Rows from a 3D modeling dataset
## begin
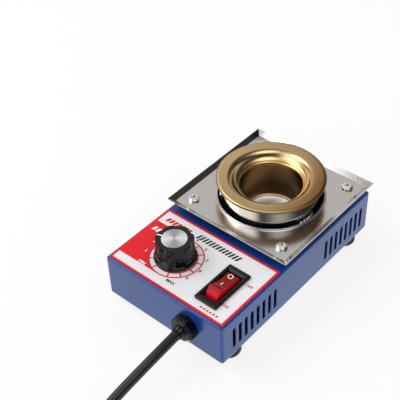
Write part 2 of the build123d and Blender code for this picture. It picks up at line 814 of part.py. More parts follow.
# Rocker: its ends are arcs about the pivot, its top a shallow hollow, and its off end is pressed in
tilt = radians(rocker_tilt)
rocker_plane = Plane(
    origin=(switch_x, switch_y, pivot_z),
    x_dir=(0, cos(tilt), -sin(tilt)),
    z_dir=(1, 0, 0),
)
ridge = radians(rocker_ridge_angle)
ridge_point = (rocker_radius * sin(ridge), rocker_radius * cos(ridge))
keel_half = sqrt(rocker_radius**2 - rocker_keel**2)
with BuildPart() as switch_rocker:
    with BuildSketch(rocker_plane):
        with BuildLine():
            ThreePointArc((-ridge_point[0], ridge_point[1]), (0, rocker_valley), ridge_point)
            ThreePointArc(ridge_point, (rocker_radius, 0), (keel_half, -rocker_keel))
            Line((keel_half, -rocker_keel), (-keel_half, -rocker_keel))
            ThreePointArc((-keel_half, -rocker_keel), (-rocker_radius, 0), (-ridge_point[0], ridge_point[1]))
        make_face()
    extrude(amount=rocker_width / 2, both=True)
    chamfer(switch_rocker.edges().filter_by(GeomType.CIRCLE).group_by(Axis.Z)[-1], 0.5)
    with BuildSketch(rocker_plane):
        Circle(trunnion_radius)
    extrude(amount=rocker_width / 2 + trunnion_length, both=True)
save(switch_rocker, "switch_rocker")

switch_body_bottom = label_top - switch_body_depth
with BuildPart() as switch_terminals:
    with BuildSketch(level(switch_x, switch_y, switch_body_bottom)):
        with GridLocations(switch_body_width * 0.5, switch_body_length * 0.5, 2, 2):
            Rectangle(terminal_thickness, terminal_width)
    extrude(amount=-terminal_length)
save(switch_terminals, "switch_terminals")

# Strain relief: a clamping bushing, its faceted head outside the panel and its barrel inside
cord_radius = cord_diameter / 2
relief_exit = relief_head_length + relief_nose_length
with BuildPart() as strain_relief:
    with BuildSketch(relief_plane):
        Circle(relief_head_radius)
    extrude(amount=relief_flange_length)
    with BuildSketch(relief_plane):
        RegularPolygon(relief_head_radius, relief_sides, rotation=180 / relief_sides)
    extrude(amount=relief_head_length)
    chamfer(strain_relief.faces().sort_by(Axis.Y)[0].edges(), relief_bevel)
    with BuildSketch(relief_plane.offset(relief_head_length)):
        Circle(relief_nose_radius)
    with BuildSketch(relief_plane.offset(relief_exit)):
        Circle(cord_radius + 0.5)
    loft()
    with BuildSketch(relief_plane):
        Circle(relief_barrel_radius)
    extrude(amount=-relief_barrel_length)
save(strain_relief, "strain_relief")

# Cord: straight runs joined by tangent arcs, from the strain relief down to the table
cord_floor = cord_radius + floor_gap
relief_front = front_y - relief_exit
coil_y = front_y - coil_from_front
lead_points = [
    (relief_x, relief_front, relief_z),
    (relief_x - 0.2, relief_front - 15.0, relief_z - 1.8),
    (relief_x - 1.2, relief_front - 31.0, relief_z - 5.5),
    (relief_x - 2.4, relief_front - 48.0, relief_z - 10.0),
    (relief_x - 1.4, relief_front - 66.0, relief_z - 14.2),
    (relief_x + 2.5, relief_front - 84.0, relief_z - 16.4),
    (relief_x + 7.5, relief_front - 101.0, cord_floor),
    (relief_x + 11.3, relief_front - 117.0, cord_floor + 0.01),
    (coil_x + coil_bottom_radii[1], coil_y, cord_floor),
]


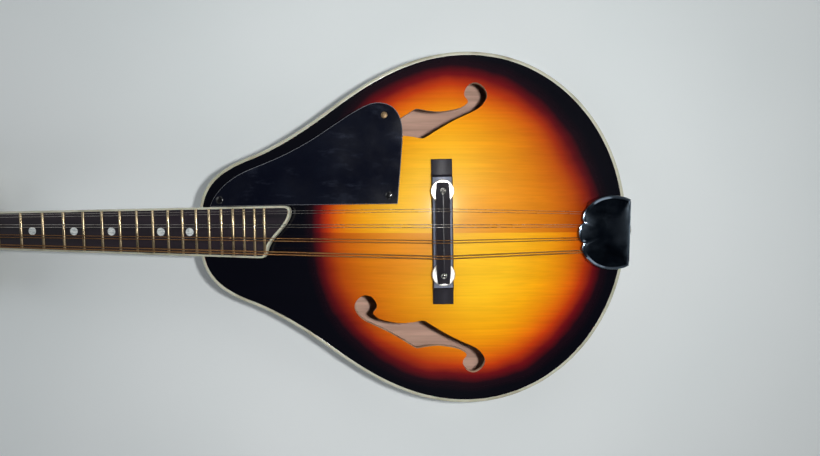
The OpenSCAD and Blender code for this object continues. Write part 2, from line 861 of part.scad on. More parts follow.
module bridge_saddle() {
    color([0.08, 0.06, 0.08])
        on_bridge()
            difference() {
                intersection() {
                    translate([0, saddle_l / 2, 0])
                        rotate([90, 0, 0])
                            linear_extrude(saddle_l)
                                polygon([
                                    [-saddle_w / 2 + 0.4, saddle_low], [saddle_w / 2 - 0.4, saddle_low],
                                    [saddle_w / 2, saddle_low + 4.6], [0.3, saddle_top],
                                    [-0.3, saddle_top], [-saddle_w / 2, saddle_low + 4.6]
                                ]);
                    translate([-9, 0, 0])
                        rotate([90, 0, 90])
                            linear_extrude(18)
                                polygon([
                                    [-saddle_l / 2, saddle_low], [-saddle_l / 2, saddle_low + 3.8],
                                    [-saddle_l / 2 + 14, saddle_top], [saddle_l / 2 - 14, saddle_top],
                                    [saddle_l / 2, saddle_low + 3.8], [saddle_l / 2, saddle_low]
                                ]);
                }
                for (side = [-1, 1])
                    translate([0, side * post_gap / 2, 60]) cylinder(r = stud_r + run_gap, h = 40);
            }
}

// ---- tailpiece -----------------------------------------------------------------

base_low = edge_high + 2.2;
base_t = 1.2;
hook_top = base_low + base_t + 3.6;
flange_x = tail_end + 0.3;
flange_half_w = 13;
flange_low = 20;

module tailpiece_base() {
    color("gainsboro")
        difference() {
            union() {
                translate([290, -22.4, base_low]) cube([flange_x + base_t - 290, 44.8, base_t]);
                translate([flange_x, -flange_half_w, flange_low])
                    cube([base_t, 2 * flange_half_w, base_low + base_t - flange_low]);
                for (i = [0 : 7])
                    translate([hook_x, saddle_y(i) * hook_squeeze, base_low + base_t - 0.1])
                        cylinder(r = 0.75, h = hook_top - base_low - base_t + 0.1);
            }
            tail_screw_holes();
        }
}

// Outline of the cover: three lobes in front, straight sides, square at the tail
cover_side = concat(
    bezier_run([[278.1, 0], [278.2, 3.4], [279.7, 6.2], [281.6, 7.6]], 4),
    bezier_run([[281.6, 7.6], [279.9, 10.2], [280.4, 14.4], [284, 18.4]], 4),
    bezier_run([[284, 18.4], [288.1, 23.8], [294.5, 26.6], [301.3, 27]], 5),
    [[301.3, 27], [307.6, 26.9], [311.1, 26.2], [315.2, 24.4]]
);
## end
SET PROBLEM: Check each line of the records for "code" and copy the ones that contain it.

REPLY:
Write part 2 of the build123d and Blender code for this picture. It picks up at line 814 of part.py. More parts follow.
The OpenSCAD and Blender code for this object continues. Write part 2, from line 861 of part.scad on. More parts follow.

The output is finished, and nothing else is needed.